[BEGIN Data provided]

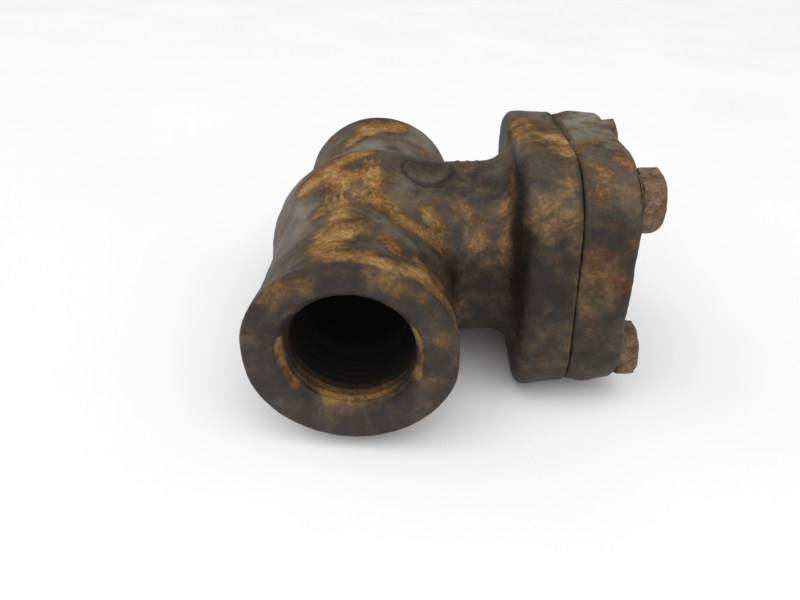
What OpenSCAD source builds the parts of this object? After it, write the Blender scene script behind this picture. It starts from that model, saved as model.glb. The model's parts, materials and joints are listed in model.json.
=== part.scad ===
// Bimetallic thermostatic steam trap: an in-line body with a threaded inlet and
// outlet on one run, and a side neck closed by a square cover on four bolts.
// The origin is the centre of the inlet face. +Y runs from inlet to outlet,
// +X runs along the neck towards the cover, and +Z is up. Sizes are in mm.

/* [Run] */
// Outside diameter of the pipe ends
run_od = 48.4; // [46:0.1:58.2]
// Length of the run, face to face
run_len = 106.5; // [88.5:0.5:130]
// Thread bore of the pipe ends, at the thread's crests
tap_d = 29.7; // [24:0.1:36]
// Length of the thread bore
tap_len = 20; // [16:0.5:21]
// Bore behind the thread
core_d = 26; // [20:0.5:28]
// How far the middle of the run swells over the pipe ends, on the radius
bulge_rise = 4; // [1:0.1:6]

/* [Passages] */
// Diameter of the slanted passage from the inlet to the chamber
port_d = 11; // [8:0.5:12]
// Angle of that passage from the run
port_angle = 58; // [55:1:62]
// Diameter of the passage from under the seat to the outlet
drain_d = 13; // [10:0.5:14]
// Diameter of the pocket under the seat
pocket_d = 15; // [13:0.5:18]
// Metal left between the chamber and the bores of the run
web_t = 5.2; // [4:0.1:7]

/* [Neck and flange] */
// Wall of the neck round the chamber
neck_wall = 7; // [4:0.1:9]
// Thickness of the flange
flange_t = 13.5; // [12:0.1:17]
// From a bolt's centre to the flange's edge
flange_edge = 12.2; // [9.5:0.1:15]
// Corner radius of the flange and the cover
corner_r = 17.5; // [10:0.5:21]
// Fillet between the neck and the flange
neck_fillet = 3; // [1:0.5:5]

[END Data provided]
[BEGIN Data provided]

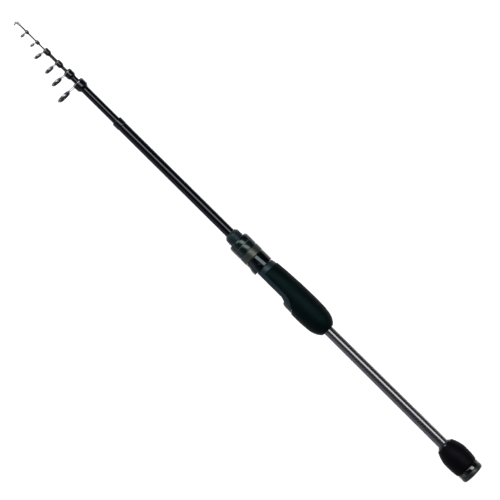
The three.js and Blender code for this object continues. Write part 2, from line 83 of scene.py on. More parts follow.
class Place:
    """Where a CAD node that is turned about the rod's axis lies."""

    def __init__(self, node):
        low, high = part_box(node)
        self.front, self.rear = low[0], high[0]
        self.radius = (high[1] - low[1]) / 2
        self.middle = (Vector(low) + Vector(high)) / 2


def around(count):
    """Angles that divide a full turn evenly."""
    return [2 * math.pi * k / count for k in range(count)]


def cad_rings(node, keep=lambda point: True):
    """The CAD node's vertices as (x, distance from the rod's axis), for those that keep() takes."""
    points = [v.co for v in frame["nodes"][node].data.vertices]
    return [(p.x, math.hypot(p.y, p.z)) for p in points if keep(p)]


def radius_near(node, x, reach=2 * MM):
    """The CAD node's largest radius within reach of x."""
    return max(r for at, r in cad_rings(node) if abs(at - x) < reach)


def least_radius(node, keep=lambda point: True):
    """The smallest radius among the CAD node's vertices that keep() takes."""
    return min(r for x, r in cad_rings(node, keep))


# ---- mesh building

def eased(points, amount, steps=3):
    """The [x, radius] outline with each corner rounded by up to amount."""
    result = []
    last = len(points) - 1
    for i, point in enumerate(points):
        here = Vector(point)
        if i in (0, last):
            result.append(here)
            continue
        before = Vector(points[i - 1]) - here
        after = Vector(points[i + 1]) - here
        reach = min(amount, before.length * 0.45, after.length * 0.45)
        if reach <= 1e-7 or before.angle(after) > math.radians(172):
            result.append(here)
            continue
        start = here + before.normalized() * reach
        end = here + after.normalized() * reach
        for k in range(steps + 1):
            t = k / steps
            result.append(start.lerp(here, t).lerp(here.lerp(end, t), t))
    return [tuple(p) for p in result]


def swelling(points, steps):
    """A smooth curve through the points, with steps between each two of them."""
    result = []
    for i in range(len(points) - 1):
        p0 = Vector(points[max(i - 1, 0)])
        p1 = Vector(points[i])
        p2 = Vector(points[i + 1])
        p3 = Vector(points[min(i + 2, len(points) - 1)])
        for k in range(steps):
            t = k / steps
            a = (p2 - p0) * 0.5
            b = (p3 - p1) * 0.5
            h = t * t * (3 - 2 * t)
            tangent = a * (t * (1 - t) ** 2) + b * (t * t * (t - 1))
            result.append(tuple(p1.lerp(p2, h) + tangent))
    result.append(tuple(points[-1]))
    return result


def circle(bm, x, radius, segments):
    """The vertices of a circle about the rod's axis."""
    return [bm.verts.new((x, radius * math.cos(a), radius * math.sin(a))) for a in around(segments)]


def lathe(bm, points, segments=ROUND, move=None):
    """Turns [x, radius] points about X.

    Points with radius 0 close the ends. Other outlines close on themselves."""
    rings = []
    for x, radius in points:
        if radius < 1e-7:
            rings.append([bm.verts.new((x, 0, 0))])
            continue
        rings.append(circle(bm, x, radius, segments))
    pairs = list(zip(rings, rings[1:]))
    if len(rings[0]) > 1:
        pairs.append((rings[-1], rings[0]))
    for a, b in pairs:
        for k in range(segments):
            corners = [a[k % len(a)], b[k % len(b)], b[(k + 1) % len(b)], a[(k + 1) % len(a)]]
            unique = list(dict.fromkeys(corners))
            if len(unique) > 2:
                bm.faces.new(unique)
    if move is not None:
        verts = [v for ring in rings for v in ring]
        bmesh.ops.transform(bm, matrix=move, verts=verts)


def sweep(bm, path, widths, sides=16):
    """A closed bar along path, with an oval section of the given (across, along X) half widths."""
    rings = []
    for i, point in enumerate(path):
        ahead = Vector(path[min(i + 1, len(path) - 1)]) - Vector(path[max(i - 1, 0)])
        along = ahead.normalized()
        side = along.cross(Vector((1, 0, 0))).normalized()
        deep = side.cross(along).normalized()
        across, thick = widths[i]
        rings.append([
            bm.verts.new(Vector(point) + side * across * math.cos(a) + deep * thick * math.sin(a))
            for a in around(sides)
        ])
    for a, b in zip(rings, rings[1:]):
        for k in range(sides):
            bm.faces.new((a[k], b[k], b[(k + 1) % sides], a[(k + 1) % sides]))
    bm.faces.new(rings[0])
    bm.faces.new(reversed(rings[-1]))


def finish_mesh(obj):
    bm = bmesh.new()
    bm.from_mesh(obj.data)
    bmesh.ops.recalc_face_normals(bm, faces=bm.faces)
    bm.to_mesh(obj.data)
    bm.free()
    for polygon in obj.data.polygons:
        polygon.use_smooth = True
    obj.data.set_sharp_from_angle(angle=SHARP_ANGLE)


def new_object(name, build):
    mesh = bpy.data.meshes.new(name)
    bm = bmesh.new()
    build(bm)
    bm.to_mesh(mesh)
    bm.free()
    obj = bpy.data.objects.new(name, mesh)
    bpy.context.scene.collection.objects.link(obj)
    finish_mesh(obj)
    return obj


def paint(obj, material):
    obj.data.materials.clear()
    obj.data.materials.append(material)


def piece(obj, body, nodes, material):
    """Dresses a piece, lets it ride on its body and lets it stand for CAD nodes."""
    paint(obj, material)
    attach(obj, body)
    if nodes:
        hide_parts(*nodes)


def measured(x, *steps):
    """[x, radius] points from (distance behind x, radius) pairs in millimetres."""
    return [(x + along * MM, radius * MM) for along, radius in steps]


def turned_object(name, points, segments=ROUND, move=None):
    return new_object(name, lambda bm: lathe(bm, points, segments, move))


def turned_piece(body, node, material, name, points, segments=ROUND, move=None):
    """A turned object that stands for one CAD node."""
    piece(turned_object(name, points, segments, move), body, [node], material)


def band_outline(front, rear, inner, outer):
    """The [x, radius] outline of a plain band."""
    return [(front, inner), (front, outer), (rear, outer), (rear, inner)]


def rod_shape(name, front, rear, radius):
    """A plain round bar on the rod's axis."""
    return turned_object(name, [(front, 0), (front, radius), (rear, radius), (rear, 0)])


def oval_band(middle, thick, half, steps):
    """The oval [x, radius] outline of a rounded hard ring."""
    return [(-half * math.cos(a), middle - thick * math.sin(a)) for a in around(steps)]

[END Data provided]

Description of the task »
From the records above, quote only the lines running from the line with "What OpenSCAD source" to the line with "neck_fillet = 3; // [1:0.5:5]", both lines included.

Written solution »
What OpenSCAD source builds the parts of this object? After it, write the Blender scene script behind this picture. It starts from that model, saved as model.glb. The model's parts, materials and joints are listed in model.json.
=== part.scad ===
// Bimetallic thermostatic steam trap: an in-line body with a threaded inlet and
// outlet on one run, and a side neck closed by a square cover on four bolts.
// The origin is the centre of the inlet face. +Y runs from inlet to outlet,
// +X runs along the neck towards the cover, and +Z is up. Sizes are in mm.

/* [Run] */
// Outside diameter of the pipe ends
run_od = 48.4; // [46:0.1:58.2]
// Length of the run, face to face
run_len = 106.5; // [88.5:0.5:130]
// Thread bore of the pipe ends, at the thread's crests
tap_d = 29.7; // [24:0.1:36]
// Length of the thread bore
tap_len = 20; // [16:0.5:21]
// Bore behind the thread
core_d = 26; // [20:0.5:28]
// How far the middle of the run swells over the pipe ends, on the radius
bulge_rise = 4; // [1:0.1:6]

/* [Passages] */
// Diameter of the slanted passage from the inlet to the chamber
port_d = 11; // [8:0.5:12]
// Angle of that passage from the run
port_angle = 58; // [55:1:62]
// Diameter of the passage from under the seat to the outlet
drain_d = 13; // [10:0.5:14]
// Diameter of the pocket under the seat
pocket_d = 15; // [13:0.5:18]
// Metal left between the chamber and the bores of the run
web_t = 5.2; // [4:0.1:7]

/* [Neck and flange] */
// Wall of the neck round the chamber
neck_wall = 7; // [4:0.1:9]
// Thickness of the flange
flange_t = 13.5; // [12:0.1:17]
// From a bolt's centre to the flange's edge
flange_edge = 12.2; // [9.5:0.1:15]
// Corner radius of the flange and the cover
corner_r = 17.5; // [10:0.5:21]
// Fillet between the neck and the flange
neck_fillet = 3; // [1:0.5:5]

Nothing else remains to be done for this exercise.